UTSA serves a large population of low-income students, with close to 70 percent of the student body receiving financial aid.
Over the next five years, UTSA will meet with other participating schools, including Texas State University, the University of Texas at El Paso, and Northern Arizona University, to brainstorm how to develop and scale best practices for improving student success.
At the group’s first meeting in November, schools talked about addressing some key challenges by improving financial literacy for students, bridging achievement gaps, creating a more inclusive environment for students from different cultures and backgrounds, and making it easier to transfer from community college to a four-year institution. Presidents from the universities still need to sign off on priorities, after which the group will have a better sense of direction for future work, Gonzales said.

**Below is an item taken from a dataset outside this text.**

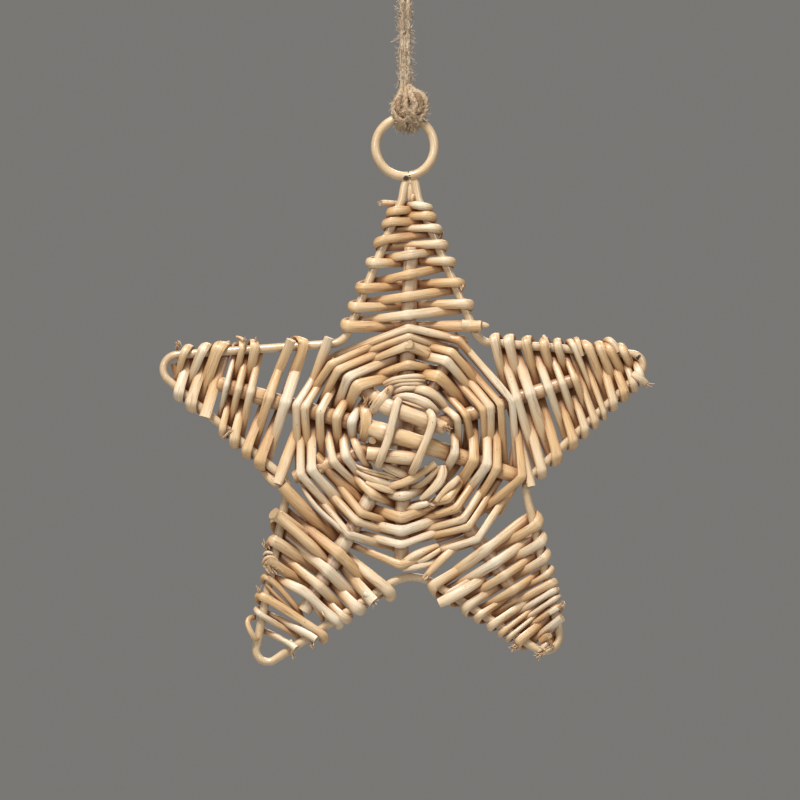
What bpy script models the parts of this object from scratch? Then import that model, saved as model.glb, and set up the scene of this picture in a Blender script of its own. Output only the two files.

By 2022, the APLU wants participating universities to share lessons learned and develop a sustainability plan for new strategies. In the meantime, Gonzales said UTSA can share helpful tools it uses, like a transfer calculator that helps community college students transferring to UTSA calculate their credit hours, and adapt ideas used by its peer institutions.
“When you think about the fact that we collectively enroll more than 3 million students, it is awesome to think about if we get this right, or even big parts of this right, the impact it could have on families and students,” Gonzales said.
UTSA’s work in the initiative, known as Powered by Publics: Scaling Student Success, pairs well with UTSA President Taylor Eighmy’s Initiative on Student Success, Gonzales said. Eighmy’s initiative seeks to increase the school’s first-year retention rate to 85 percent, four-year graduation rate to 35 percent, and six-year graduation rate to 60 percent by 2023.